**Written request**: Reproduce all of the data word for word.
--*--
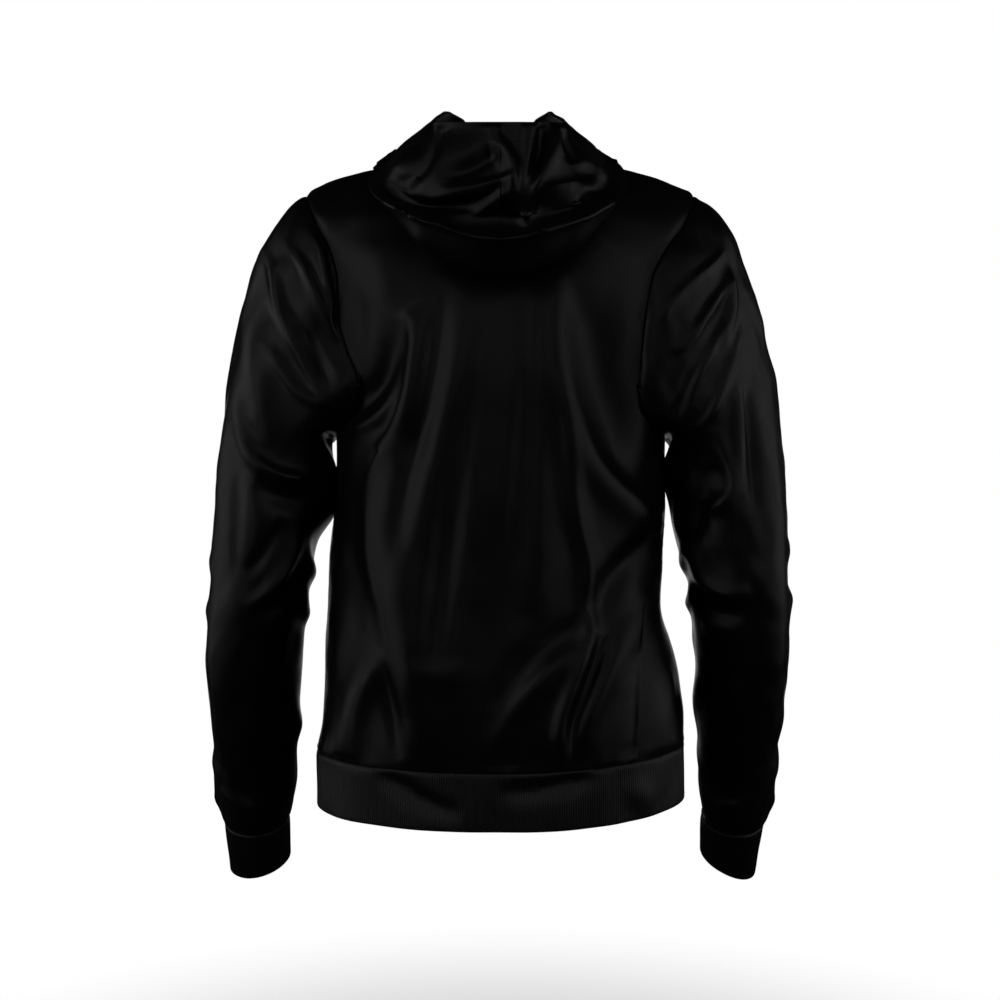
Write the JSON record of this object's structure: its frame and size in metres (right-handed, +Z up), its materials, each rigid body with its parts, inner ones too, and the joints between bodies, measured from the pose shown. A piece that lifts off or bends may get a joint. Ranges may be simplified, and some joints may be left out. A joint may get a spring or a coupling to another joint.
{
  "type": "hoodie",
  "caption": "Pullover hoodie filled out as if worn, its hood down on the back, with set-in sleeves, ribbed cuffs and a ribbed waistband.",
  "frame": {"origin": "middle of the neck opening at the height where the garment rests on the shoulders", "axes": "+Z up, +Y towards the front of the garment so its back faces -Y, +X towards the wearer's right"},
  "size_m": [0.614, 0.327, 0.8175],
  "materials": {
    "body_cloth": "smooth black brushed-back knit with a soft satin sheen",
    "rib_cloth": "black rib knit with fine upright ribs"
  },
  "bodies": {
    "root": {"back": "body_cloth", "front": "body_cloth", "sleeve_left": "body_cloth", "sleeve_right": "body_cloth", "cuff_left": "rib_cloth", "cuff_right": "rib_cloth", "waistband": "rib_cloth", "hood_left": "body_cloth", "hood_right": "body_cloth"}
  },
  "joints": []
}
--*--
**Full solution**:
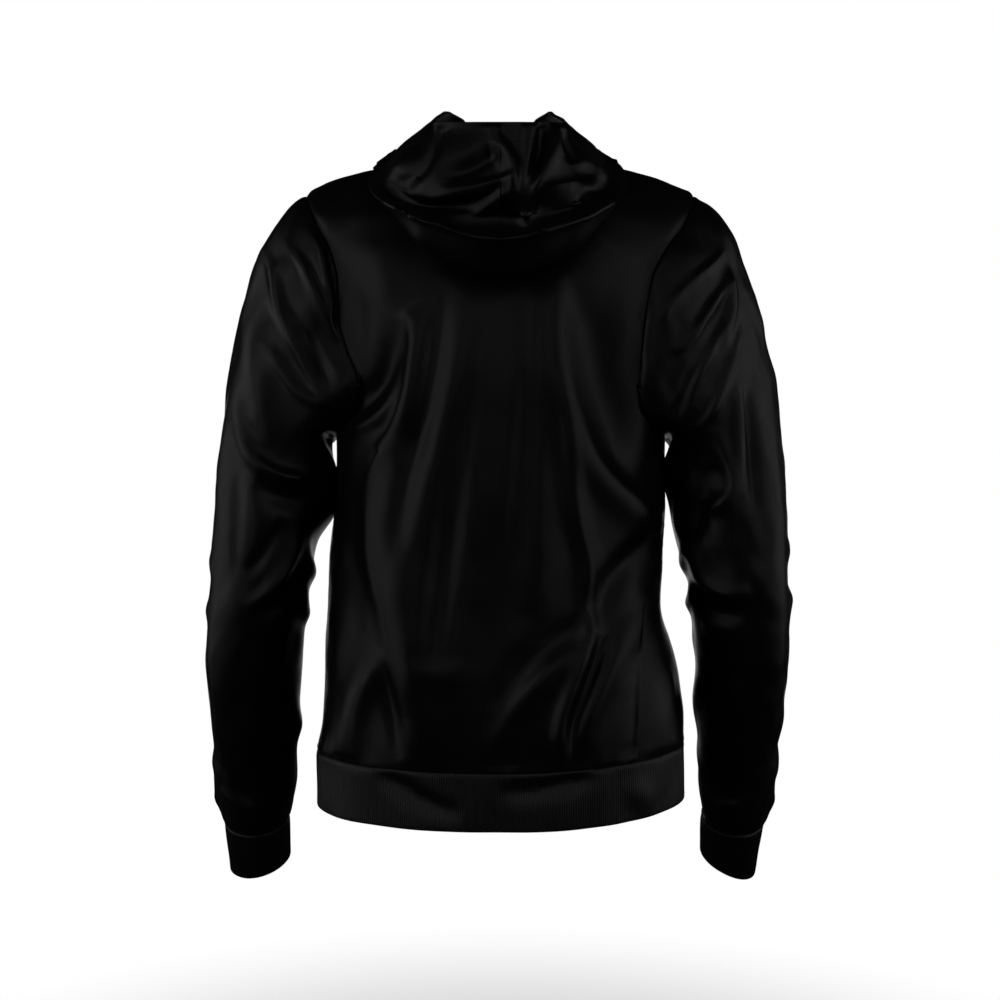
Write the JSON record of this object's structure: its frame and size in metres (right-handed, +Z up), its materials, each rigid body with its parts, inner ones too, and the joints between bodies, measured from the pose shown. A piece that lifts off or bends may get a joint. Ranges may be simplified, and some joints may be left out. A joint may get a spring or a coupling to another joint.
{
  "type": "hoodie",
  "caption": "Pullover hoodie filled out as if worn, its hood down on the back, with set-in sleeves, ribbed cuffs and a ribbed waistband.",
  "frame": {"origin": "middle of the neck opening at the height where the garment rests on the shoulders", "axes": "+Z up, +Y towards the front of the garment so its back faces -Y, +X towards the wearer's right"},
  "size_m": [0.614, 0.327, 0.8175],
  "materials": {
    "body_cloth": "smooth black brushed-back knit with a soft satin sheen",
    "rib_cloth": "black rib knit with fine upright ribs"
  },
  "bodies": {
    "root": {"back": "body_cloth", "front": "body_cloth", "sleeve_left": "body_cloth", "sleeve_right": "body_cloth", "cuff_left": "rib_cloth", "cuff_right": "rib_cloth", "waistband": "rib_cloth", "hood_left": "body_cloth", "hood_right": "body_cloth"}
  },
  "joints": []
}